Range’s board of directors officially elected Erin McDowell as senior vice president, general counsel and corporate secretary. McDowell, who served as deputy GC under Poole, lives and offices in Range’s Canonsburg, Pennsylvania, offices.
“I left the office Friday at 5:30 p.m. and by 6:30 p.m., I was off the company’s system and no longer receiving work emails,” Poole said. “It was kind of weird.”
Poole said that he and his family are spending a couple weeks in Hawaii to vacation – “It will be my first time in decades, since the invention of email, to vacation without being interrupted by work email,” he said – and then he plans to join the law office of Wick Phillips part-time as senior counsel.
“David has such a unique background and tremendous experience in so many areas, the breadth of his litigation experience is especially deep,” said Wick Phillips partner David Drez, who noted that the firm has grown from 65 attorneys in 2019 to 84 now.
“David is a tremendous addition to our firm because he understands the pressures that companies face from the in-house perspective,” Drez said. “And having David join is a great opportunity for our younger lawyers to get to work with someone with such incredible experience.”
During two decades working in-house at TXU and Range, Poole has mentored and worked with some extraordinary corporate lawyers, including Talen Energy GC Andrew Wright, Vistra General Counsel Stephanie Zapata Moore, former MV Transit General Counsel Lisa Winston Hicks and Oncor Electric General Counsel Matt Henry.
“You cannot find a luckier guy in the world than me,” he said. “I love my work, I love what I do.
Poole, who worked in the oilpatch after high school and a year on an oilrig, earned a bachelor’s degree in petroleum engineering inn 1984 from Texas Tech University.
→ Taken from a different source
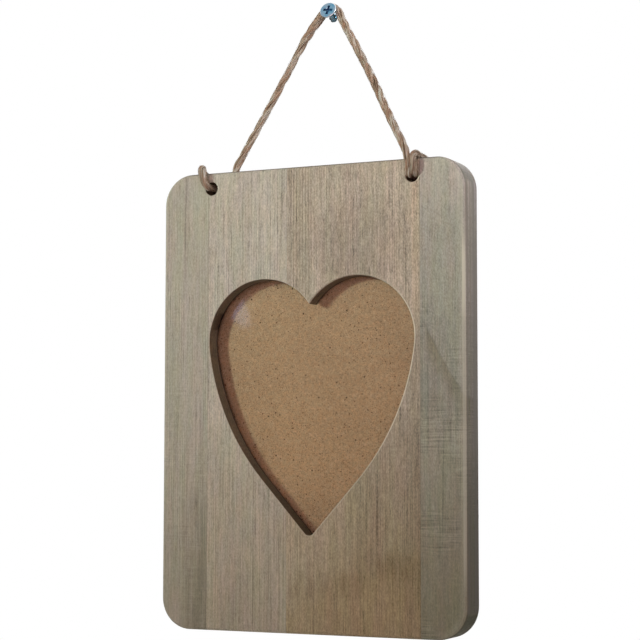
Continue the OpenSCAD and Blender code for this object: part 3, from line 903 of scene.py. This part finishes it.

In 1988, he received his law degree, also from Texas Tech.
Poole’s father, who is 90, is a lawyer in his hometown of Post, Texas.
“I owe a lot of my career to Brian Lonchar, my law school colleague, who told me to interview with the partners at Worsham Forsythe,” he said. “Brian told me that those guys hated him but that they would love me.”
Worsham Forsythe merged with Hunton & Williams in 2001, which later also merged with Andrews Kurth.
“My first hourly rate was $75, and I promise you, I wasn’t worth the $75 an hour at the time,” he said. “Talent today is very expensive. It is hard for me to believe that some lawyers are worth $2,000, but that is up to the clients to decide. There are a lot of very good lawyers out there who do not charge that much.”
In 2004, TXU hired Poole to be its vice president of litigation and employment law. A year later, he was promoted to general counsel.
After private equity giants KKR and TPG acquired TXU in 2008, Poole jumped to Range to be the natural gas company’s first general counsel. He oversaw more than $8 billion in M&A activity during his 15 years as the company’s top lawyer.
The Association of Corporate Counsel’s DFW Chapter and The Texas Lawbook recognized Poole in 2019 with the DFW Corporate Counsel Award for Business Litigation of the Year.
Poole and a group of lawyers at K&L Gates won an unanimous jury verdict as defendants in a multimillion-dollar case brought by Oklahoma royalty owners. Oil and gas companies had done won a defense verdict from an Oklahoma jury in 21 years.
“I felt like it was a chance to vindicate not just my company, but other companies similarly situated,” Poole told The Lawbook in an interview in 2019. “There’s litigation where plaintiffs’ lawyers I think are rightfully attacking the conduct of companies. But there’s a lot of litigation where plaintiffs’ lawyers are taking advantage of situations purely in an effort to enrich themselves. I personally felt pretty strongly that the litigation that was being brought against companies like ours was really lawyer-driven, not royalty owner-driven.”
Poole said he loves Range and its people, but he said the time to turn over the leadership to McDowell is right.
“I love Range Resources Corporation and I cannot think of a better way to have spent the last of my in-house legal career than being with a company I love in an industry that I am so proud to be a part of,” Poole wrote to the company’s employees on Friday. “There have been some great times, some tough times and some challenging times, but I can honestly tell you that there was not a single day that I was not proud to be associated with Range. That all comes down to one thing – my fellow employees.”
“When I hired on at Range in 2008, I gave a quote to a legal publication to the effect that ‘despite aspirations for the use of renewable energy, the world cannot run without hydrocarbons and I am proud to be part of a company meeting the energy needs of our modern world.’ I firmly believe that statement is truer today than it was almost 15 years ago,” he said.